— begin —
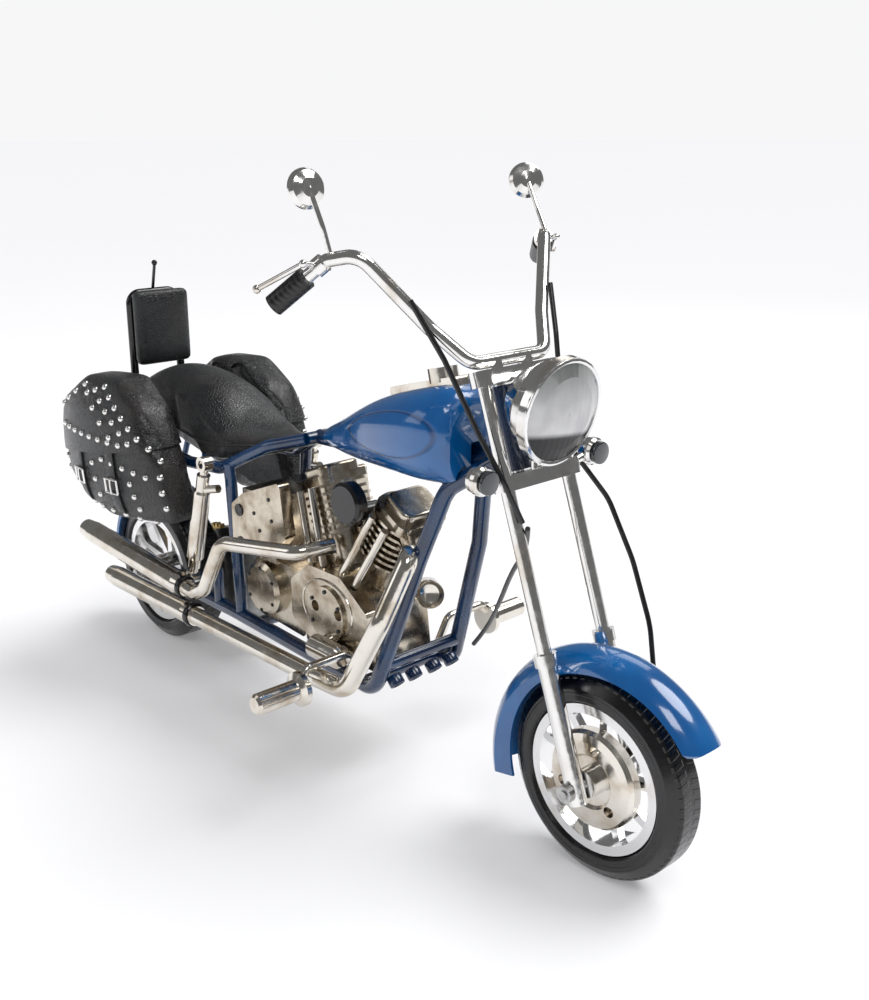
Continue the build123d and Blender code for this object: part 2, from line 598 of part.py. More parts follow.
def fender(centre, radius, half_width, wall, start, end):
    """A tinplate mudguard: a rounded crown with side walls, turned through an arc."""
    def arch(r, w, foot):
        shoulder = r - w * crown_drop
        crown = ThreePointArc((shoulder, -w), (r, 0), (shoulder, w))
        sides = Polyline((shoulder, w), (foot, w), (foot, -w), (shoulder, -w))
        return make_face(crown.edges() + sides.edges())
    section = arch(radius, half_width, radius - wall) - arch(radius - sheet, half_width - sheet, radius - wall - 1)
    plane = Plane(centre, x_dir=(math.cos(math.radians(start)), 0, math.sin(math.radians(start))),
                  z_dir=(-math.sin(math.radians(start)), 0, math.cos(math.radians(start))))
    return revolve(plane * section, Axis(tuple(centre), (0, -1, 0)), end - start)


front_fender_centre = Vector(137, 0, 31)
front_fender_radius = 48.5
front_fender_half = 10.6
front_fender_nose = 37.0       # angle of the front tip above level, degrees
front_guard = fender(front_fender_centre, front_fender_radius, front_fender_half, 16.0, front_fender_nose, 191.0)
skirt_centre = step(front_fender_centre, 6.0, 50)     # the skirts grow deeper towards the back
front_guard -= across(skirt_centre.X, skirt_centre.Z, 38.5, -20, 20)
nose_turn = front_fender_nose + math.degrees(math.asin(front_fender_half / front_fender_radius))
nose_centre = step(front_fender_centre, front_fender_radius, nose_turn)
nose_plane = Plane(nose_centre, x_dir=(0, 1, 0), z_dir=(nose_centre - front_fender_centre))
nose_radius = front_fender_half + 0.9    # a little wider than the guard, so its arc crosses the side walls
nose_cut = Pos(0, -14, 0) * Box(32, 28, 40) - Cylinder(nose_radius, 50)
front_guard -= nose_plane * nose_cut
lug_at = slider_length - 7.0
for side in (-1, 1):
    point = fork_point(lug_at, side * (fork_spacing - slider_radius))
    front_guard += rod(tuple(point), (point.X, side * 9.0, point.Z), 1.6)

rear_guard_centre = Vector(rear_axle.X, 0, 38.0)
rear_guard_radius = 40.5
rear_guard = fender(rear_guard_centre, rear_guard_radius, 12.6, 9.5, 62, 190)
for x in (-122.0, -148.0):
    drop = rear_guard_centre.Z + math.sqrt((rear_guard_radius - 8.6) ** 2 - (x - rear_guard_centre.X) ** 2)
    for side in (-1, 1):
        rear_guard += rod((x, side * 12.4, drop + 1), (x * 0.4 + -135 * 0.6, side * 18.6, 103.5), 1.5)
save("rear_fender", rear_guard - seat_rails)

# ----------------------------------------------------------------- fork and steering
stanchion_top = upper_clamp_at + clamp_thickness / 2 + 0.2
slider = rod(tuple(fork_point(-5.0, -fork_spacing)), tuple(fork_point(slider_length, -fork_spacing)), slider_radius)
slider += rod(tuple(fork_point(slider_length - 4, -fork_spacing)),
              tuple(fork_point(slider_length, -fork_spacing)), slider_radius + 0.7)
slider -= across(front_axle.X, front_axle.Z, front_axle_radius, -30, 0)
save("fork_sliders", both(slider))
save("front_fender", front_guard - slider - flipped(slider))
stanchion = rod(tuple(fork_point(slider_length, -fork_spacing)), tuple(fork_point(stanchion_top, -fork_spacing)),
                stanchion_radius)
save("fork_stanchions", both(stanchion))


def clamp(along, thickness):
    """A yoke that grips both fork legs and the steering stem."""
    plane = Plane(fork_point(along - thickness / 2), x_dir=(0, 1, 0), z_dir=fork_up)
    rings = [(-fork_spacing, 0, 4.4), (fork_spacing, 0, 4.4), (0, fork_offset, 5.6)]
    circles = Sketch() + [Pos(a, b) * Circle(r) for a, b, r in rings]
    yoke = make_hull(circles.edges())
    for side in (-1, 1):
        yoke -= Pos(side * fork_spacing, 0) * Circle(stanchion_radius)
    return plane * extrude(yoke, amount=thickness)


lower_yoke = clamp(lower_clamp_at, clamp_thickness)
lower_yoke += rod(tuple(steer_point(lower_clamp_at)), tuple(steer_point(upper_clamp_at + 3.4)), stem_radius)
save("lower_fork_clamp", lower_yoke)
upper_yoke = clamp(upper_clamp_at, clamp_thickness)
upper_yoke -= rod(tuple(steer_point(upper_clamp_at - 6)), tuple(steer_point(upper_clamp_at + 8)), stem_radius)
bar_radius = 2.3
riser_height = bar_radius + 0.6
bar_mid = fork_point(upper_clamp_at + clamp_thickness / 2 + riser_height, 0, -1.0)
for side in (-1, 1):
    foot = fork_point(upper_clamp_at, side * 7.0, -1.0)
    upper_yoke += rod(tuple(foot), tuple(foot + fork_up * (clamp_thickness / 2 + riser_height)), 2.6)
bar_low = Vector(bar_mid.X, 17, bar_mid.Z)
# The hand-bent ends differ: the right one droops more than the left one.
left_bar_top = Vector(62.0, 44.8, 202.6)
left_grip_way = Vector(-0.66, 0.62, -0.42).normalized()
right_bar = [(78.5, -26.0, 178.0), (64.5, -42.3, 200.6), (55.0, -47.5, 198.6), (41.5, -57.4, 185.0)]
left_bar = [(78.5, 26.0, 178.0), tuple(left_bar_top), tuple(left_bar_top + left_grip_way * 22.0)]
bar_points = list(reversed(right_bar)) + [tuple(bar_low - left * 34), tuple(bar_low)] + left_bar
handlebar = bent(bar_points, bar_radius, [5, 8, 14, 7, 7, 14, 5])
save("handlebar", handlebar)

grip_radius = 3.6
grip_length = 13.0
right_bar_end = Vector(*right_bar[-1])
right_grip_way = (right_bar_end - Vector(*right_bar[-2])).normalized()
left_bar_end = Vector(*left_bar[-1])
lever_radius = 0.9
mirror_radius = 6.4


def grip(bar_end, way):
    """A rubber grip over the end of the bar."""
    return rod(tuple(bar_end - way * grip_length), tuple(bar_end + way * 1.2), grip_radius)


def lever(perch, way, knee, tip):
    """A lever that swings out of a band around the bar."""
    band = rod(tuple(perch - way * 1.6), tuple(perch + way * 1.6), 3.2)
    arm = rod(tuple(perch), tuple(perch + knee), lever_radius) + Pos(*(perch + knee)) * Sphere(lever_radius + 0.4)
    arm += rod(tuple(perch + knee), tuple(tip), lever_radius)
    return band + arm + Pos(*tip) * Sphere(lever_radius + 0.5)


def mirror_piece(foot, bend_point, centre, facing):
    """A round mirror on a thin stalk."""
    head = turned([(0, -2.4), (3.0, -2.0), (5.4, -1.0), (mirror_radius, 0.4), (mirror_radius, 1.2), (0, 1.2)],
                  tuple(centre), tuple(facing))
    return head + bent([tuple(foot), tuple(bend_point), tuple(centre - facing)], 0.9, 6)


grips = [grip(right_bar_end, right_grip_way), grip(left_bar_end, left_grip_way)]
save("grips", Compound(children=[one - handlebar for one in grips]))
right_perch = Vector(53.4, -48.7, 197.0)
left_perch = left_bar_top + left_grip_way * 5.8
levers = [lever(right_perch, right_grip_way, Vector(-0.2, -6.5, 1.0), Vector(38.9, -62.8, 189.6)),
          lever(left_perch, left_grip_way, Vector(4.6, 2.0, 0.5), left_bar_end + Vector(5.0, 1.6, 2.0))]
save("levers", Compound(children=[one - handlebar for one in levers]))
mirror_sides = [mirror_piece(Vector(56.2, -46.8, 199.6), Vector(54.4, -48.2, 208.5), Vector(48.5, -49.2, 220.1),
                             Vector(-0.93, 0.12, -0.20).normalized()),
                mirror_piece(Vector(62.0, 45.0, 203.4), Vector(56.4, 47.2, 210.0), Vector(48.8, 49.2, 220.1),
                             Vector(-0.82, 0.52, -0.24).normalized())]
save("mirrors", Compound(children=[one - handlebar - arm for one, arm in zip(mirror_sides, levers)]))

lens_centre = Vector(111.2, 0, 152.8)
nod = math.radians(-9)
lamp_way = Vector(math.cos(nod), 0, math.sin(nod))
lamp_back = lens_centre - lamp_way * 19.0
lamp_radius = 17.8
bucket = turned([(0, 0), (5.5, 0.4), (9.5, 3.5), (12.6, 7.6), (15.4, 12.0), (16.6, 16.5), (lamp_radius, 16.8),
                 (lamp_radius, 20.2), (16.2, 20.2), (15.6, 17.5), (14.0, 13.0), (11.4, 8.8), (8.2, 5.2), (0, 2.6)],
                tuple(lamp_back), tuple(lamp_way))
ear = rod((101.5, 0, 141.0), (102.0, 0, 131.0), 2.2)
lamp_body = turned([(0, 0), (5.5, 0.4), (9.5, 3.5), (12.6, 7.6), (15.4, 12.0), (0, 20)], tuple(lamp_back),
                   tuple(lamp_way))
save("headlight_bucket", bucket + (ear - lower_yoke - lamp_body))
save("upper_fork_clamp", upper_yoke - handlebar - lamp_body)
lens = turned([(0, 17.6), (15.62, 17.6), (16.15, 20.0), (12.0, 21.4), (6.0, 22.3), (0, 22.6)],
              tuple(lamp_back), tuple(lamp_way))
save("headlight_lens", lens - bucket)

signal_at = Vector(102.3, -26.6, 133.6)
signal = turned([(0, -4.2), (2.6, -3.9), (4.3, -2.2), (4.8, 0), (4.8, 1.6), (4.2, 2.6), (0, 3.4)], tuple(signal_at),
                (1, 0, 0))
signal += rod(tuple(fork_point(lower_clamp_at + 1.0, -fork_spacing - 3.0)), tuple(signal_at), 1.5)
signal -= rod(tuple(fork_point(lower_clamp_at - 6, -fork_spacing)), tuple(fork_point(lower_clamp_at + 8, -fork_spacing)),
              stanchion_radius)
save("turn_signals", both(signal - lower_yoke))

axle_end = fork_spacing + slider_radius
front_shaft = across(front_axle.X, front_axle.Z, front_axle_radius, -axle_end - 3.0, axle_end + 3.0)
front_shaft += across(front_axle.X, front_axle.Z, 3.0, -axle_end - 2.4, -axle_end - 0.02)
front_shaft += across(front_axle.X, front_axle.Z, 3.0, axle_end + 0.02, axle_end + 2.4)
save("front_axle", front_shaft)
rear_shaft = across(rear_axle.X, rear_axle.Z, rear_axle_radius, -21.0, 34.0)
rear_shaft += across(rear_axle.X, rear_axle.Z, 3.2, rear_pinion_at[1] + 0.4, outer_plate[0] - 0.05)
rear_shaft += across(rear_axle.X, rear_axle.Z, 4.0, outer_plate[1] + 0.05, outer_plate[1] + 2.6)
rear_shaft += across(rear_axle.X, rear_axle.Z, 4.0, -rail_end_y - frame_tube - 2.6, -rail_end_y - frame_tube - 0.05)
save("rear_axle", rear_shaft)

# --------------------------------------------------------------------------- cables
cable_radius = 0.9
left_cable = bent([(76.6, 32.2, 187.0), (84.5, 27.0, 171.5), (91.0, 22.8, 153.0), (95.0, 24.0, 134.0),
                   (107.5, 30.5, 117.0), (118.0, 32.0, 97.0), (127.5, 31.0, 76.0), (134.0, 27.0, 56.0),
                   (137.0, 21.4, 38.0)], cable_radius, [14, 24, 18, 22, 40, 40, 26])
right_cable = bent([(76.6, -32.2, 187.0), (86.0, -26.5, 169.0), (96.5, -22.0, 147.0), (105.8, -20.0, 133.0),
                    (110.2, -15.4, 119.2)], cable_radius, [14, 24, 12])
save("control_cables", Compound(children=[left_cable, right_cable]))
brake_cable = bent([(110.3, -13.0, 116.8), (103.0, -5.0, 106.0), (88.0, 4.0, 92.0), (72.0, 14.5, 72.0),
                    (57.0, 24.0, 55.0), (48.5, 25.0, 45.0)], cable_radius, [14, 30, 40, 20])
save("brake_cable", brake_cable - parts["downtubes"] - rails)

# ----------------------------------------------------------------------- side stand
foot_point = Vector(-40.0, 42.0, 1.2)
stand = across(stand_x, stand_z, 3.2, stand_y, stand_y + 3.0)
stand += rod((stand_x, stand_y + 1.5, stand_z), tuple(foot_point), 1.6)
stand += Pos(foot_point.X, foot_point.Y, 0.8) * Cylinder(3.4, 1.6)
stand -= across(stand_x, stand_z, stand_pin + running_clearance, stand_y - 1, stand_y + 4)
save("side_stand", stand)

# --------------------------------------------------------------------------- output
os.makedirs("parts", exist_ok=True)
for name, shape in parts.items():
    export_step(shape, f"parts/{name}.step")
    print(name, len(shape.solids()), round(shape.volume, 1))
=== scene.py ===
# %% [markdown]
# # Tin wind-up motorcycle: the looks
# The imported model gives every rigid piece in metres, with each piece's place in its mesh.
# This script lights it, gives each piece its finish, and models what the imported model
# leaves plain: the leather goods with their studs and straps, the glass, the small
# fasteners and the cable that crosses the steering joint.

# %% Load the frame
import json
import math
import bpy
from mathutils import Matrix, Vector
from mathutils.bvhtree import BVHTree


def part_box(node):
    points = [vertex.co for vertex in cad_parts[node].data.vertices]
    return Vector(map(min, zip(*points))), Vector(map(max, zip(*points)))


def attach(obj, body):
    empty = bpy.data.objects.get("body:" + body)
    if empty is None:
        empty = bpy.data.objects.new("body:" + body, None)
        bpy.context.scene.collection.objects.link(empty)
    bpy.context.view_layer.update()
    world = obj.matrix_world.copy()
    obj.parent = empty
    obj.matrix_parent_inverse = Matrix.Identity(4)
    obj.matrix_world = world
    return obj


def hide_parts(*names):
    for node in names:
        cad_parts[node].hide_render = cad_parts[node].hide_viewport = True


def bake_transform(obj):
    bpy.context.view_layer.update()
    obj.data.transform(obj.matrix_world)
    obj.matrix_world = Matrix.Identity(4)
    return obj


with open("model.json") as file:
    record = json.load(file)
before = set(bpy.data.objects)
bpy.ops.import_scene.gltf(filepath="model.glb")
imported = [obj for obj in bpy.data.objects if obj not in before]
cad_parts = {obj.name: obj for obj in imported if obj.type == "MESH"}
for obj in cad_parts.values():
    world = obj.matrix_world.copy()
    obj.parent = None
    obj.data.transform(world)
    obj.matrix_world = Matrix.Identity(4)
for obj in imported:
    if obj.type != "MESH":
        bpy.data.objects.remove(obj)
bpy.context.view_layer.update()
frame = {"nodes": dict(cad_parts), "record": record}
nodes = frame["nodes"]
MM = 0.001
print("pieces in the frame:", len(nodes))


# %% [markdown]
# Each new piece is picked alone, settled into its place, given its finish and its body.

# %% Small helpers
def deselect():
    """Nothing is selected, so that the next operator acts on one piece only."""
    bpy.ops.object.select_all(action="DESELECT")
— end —
Aim: Reproduce exactly, and only, the lines from the one that contains "for name, shape" down to the one that contains "bpy.context.scene.collection.objects.link(empty)", both ends included.

Expected output:
for name, shape in parts.items():
    export_step(shape, f"parts/{name}.step")
    print(name, len(shape.solids()), round(shape.volume, 1))
=== scene.py ===
# %% [markdown]
# # Tin wind-up motorcycle: the looks
# The imported model gives every rigid piece in metres, with each piece's place in its mesh.
# This script lights it, gives each piece its finish, and models what the imported model
# leaves plain: the leather goods with their studs and straps, the glass, the small
# fasteners and the cable that crosses the steering joint.

# %% Load the frame
import json
import math
import bpy
from mathutils import Matrix, Vector
from mathutils.bvhtree import BVHTree


def part_box(node):
    points = [vertex.co for vertex in cad_parts[node].data.vertices]
    return Vector(map(min, zip(*points))), Vector(map(max, zip(*points)))


def attach(obj, body):
    empty = bpy.data.objects.get("body:" + body)
    if empty is None:
        empty = bpy.data.objects.new("body:" + body, None)
        bpy.context.scene.collection.objects.link(empty)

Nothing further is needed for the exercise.